## Start Dataset excerpt

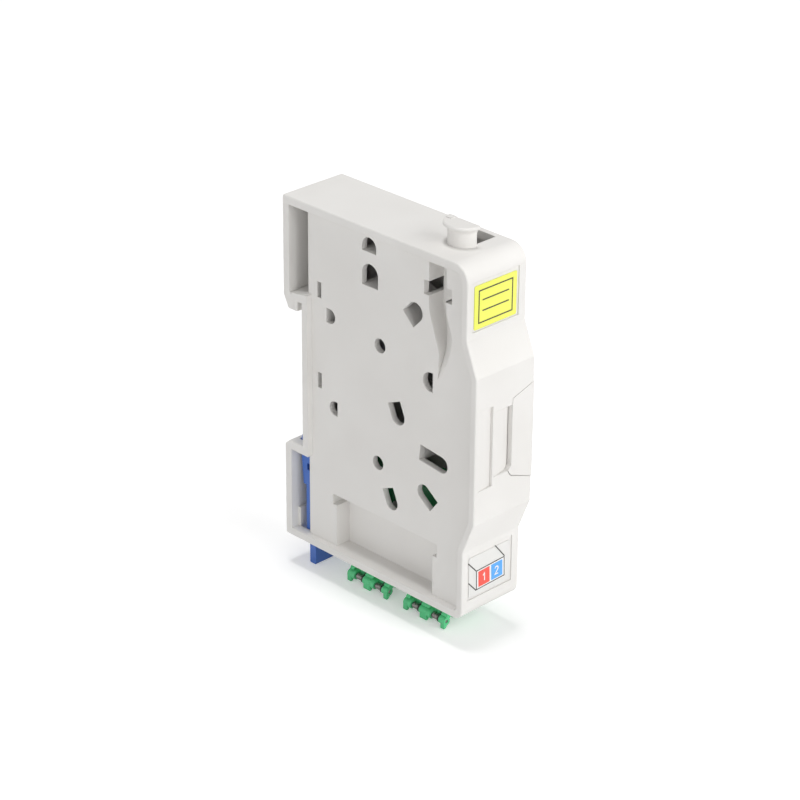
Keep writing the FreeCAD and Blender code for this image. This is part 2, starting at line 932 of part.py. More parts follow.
def latch_spring():
    """Compression spring of flat wire in the latch's slot, standing on the housing's lug."""
    low = spring_low()
    high = latch_step_z() - 0.6
    y = -hollow_front + latch_play + latch_wall / 2 + 0.4
    height = high - low - latch_spring_wire
    radius = latch_spring_radius - latch_spring_wire / 2
    helix = Part.makeHelix(height / latch_spring_turns, height, radius)
    half = latch_spring_wire / 2
    corners = [V(radius + a * half, 0, b * half) for a, b in ((-1, -1), (1, -1), (1, 1), (-1, 1), (-1, -1))]
    coil = Part.Wire(helix.Edges).makePipeShell([Part.makePolygon(corners)], True, True)
    coil.translate(V(0, y, low + half))
    return coil


def coupler_half(centre, low, high, mouth_z):
    """One half of a coupler: a box with two ports open at mouth_z and a sleeve holder in each."""
    half = coupler_width / 2
    towards = 1 if mouth_z > coupler_split else -1
    body = block(coupler_x0, coupler_x1, centre - half, centre + half, low, high)
    long_edges = [edge for edge in body.Edges if edge.BoundBox.ZLength > 1]
    body = body.makeChamfer(coupler_chamfer, long_edges)
    web = coupler_split + towards * web_wall
    z0, z1 = sorted((web, mouth_z + towards * through))
    holder_end = coupler_split + towards * (sleeve_length / 2 + sleeve_lip)
    h0, h1 = sorted((coupler_split, holder_end))
    b0, b1 = sorted((coupler_split, coupler_split + towards * sleeve_length / 2))
    for y in port_places(centre):
        body = body.cut(block(port_x0, port_x1, y - port_width / 2, y + port_width / 2, z0, z1))
        body = body.cut(
            block(port_x1 - 0.1, port_x1 + key_depth, y - key_width / 2, y + key_width / 2, z0, z1)
        )
        body = body.fuse(rod_z(sleeve_x, y, holder_radius, h0, h1))
        body = body.cut(rod_z(sleeve_x, y, sleeve_outer + sleeve_play, b0, b1))
        body = body.cut(rod_z(sleeve_x, y, sleeve_inner + 0.1, h0, h1))
    return body


def port_places(centre):
    return [centre + port_pitch / 2, centre - port_pitch / 2]


def hinge_lugs(centre):
    """Three eyes for the pin, each with a blade that guards the hinge from below."""
    edge = coupler_width / 2
    foot = prism_y(
        [
            (coupler_x0 + 0.2, coupler_low + lug_root_rise, 0),
            (pin_x, pin_z + lug_boss_radius + lug_bend_rise, 0),
            (pin_x, pin_z, 0),
            (coupler_x0, coupler_low, 0),
            (coupler_x0 + 0.2, coupler_low, 0),
        ],
        centre - edge,
        centre + edge,
    )
    blade = prism_y(
        [
            (pin_x, pin_z + lug_boss_radius, 0),
            (pin_x - lug_blade_out, pin_z, 0),
            (pin_x - lug_blade_out, pin_z - lug_blade_drop, 0),
            (pin_x - lug_blade_out + lug_blade_wall, pin_z - lug_blade_drop, 0),
            (pin_x + lug_boss_radius * 0.8, pin_z - 0.2, 0),
        ],
        centre - edge,
        centre + edge,
    )
    eye = rod_y(pin_x, pin_z, lug_boss_radius, centre - edge, centre + edge)
    inner = edge - lug_outer_width
    stack = ear_width + spring_length + washer_wall + 4 * ear_play
    lugs = []
    for y0, y1, step in (
        (inner, edge, 0),
        (inner - port_pitch, inner - stack, blade_step),
        (-edge, inner - stack - port_pitch, 2 * blade_step),
    ):
        upper = foot.fuse(eye).common(block(pin_x - 2, coupler_x0 + 1, centre + y0, centre + y1, pin_z - 9, 0))
        lower = blade.common(
            block(pin_x - 2, coupler_x0 + 1, centre + y0, centre + y1 - step, pin_z - 9, 0)
        )
        lugs += [upper, lower]
    return lugs


def hinge_stack(centre, place):
    """Ends along Y of the ear, the spring and the washer on the pin, for the first or second port."""
    top = centre + coupler_width / 2 - lug_outer_width - place * port_pitch
    ear_high = top - ear_play
    spring_high = ear_high - ear_width - ear_play
    washer_high = spring_high - spring_length - ear_play
    return ear_high, spring_high, washer_high


def coupler_outer_half(centre):
    body = coupler_half(centre, coupler_low, coupler_split, coupler_low)
    body = body.fuse(hinge_lugs(centre))
    bore = rod_y(pin_x, pin_z, pin_radius + pin_play, centre - coupler_width, centre + coupler_width)
    return body.cut(bore).removeSplitter()


def coupler_inner_half(centre):
    body = coupler_half(centre, coupler_split, coupler_high, coupler_high)
    half = coupler_width / 2
    wings = []
    for y0, y1 in ((half - 0.2, half + flange_wing), (-half - flange_wing, -half + 0.2)):
        wings.append(
            block(coupler_x0 + 0.8, coupler_x1 - 1.8, centre + y0, centre + y1, flange_low, flange_high)
        )
    return body.fuse(wings).removeSplitter()


def alignment_sleeve(centre):
    low = coupler_split - sleeve_length / 2
    high = coupler_split + sleeve_length / 2
    tube = rod_z(sleeve_x, centre, sleeve_outer, low + 0.05, high - 0.05).cut(
        rod_z(sleeve_x, centre, sleeve_inner, low - 1, high + 1)
    )
    slit = block(
        sleeve_x, sleeve_x + 1, centre - sleeve_slit / 2, centre + sleeve_slit / 2, low - 1, high + 1
    )
    return tube.cut(slit)


def hinge_pin(centre):
    reach = coupler_width / 2 - pin_end_play
    return rod_y(pin_x, pin_z, pin_radius, centre - reach, centre + reach)


def shutter(centre, place):
    """Door over one port; its ear turns on the hinge pin beside the lug."""
    high = coupler_low - door_gap
    low = high - door_wall
    side = 1 - 2 * place
    edge = coupler_width / 2 - door_margin
    y0, y1 = sorted((centre + side * door_play, centre + side * edge))
    left = coupler_x0 + door_margin
    right = coupler_x1 - door_margin
    door = block(left, right, y0, y1, low, high)
    ear_high = hinge_stack(centre, place)[0]
    ear_low = ear_high - ear_width
    arm = block(pin_x, left + door_margin, ear_low, ear_high, low, high)
    strip_end = hinge_stack(centre, place)[2] - washer_wall
    strip = block(pin_x + spring_outer + door_strip_gap, left + door_margin, strip_end, ear_high, low, high)
    body = door.fuse([arm, strip, rod_y(pin_x, pin_z, ear_radius, ear_low, ear_high)])
    bore = rod_y(pin_x, pin_z, pin_radius + pin_play, ear_low - 1, ear_high + 1)
    lip = block(
        right - door_lip_wall - door_lip_inset, right - door_lip_inset, y0 + door_lip_inset, y1 - door_lip_inset,
        low - door_lip, low + 0.1,
    )
    return body.cut(bore).fuse(lip).removeSplitter()


def shutter_spring(centre, place):
    """Torsion spring: its closed turns as one barrel on the pin, and the leg on the coupler."""
    high = hinge_stack(centre, place)[1]
    low = high - spring_length
    barrel = rod_y(pin_x, pin_z, spring_outer, low, high)
    wire = spring_wire / 2
    foot = V(pin_x, low + wire, pin_z + spring_outer - wire)
    tip = V(coupler_x0, low + wire, coupler_low + spring_leg_rise)
    leg = Part.makeCylinder(wire, (tip - foot).Length, foot, tip - foot)
    leg = leg.cut(block(coupler_x0, coupler_x1, low - 1, high + 1, coupler_low - 2, coupler_low + 5))
    bore = rod_y(pin_x, pin_z, pin_radius + pin_play, low - 1, high + 1)
    return barrel.fuse(leg).cut(bore).removeSplitter()


def hinge_washer(centre, place):
    """Black ring between the spring and the next lug."""
    high = hinge_stack(centre, place)[2]
    low = high - washer_wall
    ring = rod_y(pin_x, pin_z, washer_radius, low, high)
    return ring.cut(rod_y(pin_x, pin_z, pin_radius + pin_play, low - 1, high + 1))


def label(low):
    """Film with rounded corners, stuck a little low in its recess."""
    half = label_recess_width / 2 - label_play
    x0 = label_recess_shift - half
    x1 = label_recess_shift + half
    z0 = low + label_play_low
    z1 = low + label_recess_height - label_play_high
    floor = panel_y + label_recess
    corners = [(x0, z0), (x1, z0), (x1, z1), (x0, z1)]
    return prism_y([(x, z, label_corner) for x, z in corners], floor - label_thickness, floor)


def splice_holder():
    """Comb in which the splice sleeves lie one above the other."""
    splice_pitch = (cover_in - plate_in - splice_side_play) / splice_count
    x0 = plate_in + splice_lift
    y1 = tray_rear
    y0 = y1 - splice_thickness
    high = splice_low + splice_length
    body = block(x0, x0 + splice_pitch * splice_count, y0, y1, splice_low, high)
    for n in range(splice_count):
        x = x0 + splice_pitch * (n + 0.5)
        y = y0 + splice_radius + splice_floor
        body = body.cut(rod_z(x, y, splice_radius, splice_low - 1, high + 1))
        body = body.cut(block(x - splice_mouth, x + splice_mouth, y0 - 1, y, splice_low - 1, high + 1))
    return body.removeSplitter()


def save(name, shape):
    if not shape.isValid():
        print("not valid:", name)
    if len(shape.Solids) != 1:
        print("solids in", name, len(shape.Solids))
    shape.exportStep("parts/" + name + ".step")
    print(name, round(shape.Volume, 1), "mm3")


def main():
    os.makedirs("parts", exist_ok=True)
    save("base_shell", base_shell())
    save("side_cover", side_cover())
    save("rail_latch", rail_latch())
    save("latch_spring", latch_spring())
    save("splice_holder", splice_holder())
    for name, low in zip(("upper_label", "lower_label"), label_lows()):
        save(name, label(low))
    for number, centre in enumerate(coupler_centres, start=1):
        prefix = "coupler_" + str(number)
        save(prefix + "_outer_half", coupler_outer_half(centre))
        save(prefix + "_inner_half", coupler_inner_half(centre))
        save(prefix + "_hinge_pin", hinge_pin(centre))
        for place, y in enumerate(port_places(centre)):
            letter = "ab"[place]
            save(prefix + "_sleeve_" + letter, alignment_sleeve(y))
            save(prefix + "_shutter_" + letter, shutter(centre, place))
            save(prefix + "_spring_" + letter, shutter_spring(centre, place))
            save(prefix + "_washer_" + letter, hinge_washer(centre, place))


main()
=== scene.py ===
# %% [markdown]
# # A slim fibre box
# This lesson dresses a slim grey plastic box in which fibre ends are spliced and led to
# couplers. Its solids are made already and are the fixed frame. Here they get their
# finishes, the print on their labels, round wire springs, a floor, lamps and a camera.
# First the frame is loaded. Its first box is kept, because nothing that is added
# later may reach out of it.

# %% Load the frame
import json
import math

import bmesh
import bpy
from mathutils import Matrix, Vector


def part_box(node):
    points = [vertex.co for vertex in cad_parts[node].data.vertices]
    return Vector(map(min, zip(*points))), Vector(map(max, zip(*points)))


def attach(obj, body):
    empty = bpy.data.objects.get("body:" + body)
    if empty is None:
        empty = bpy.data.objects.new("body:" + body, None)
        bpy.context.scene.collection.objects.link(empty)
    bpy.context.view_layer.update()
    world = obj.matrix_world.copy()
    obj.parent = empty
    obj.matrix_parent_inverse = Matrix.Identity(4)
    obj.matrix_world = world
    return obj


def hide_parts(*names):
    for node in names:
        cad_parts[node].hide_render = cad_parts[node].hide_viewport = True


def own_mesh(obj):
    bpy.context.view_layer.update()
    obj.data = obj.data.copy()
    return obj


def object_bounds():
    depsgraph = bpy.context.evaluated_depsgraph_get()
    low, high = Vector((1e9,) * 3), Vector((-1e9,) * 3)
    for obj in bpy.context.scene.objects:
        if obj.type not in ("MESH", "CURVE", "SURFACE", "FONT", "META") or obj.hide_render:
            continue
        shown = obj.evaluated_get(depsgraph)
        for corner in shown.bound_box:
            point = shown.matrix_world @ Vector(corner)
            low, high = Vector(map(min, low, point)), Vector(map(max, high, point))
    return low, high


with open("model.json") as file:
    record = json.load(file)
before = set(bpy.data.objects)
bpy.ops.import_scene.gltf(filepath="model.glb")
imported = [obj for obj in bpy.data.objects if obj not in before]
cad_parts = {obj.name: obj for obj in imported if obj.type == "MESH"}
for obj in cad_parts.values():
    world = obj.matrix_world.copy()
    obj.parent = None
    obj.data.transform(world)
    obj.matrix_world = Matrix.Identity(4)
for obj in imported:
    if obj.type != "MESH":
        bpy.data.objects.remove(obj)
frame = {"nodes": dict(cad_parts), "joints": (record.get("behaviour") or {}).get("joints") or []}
cad_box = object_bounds()
print("pieces of the frame:", len(frame["nodes"]))
print("box in millimetres:", [round((b - a) * 1000, 1) for a, b in zip(*cad_box)])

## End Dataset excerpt

§ Work to complete:
Beginning with the line that contains "letter, shutter_spring(centre, place))" and ending with the line that contains "points = [vertex.co", repeat exactly those lines and no others.

§ Output of the exercise:
            save(prefix + "_spring_" + letter, shutter_spring(centre, place))
            save(prefix + "_washer_" + letter, hinge_washer(centre, place))


main()
=== scene.py ===
# %% [markdown]
# # A slim fibre box
# This lesson dresses a slim grey plastic box in which fibre ends are spliced and led to
# couplers. Its solids are made already and are the fixed frame. Here they get their
# finishes, the print on their labels, round wire springs, a floor, lamps and a camera.
# First the frame is loaded. Its first box is kept, because nothing that is added
# later may reach out of it.

# %% Load the frame
import json
import math

import bmesh
import bpy
from mathutils import Matrix, Vector


def part_box(node):
    points = [vertex.co for vertex in cad_parts[node].data.vertices]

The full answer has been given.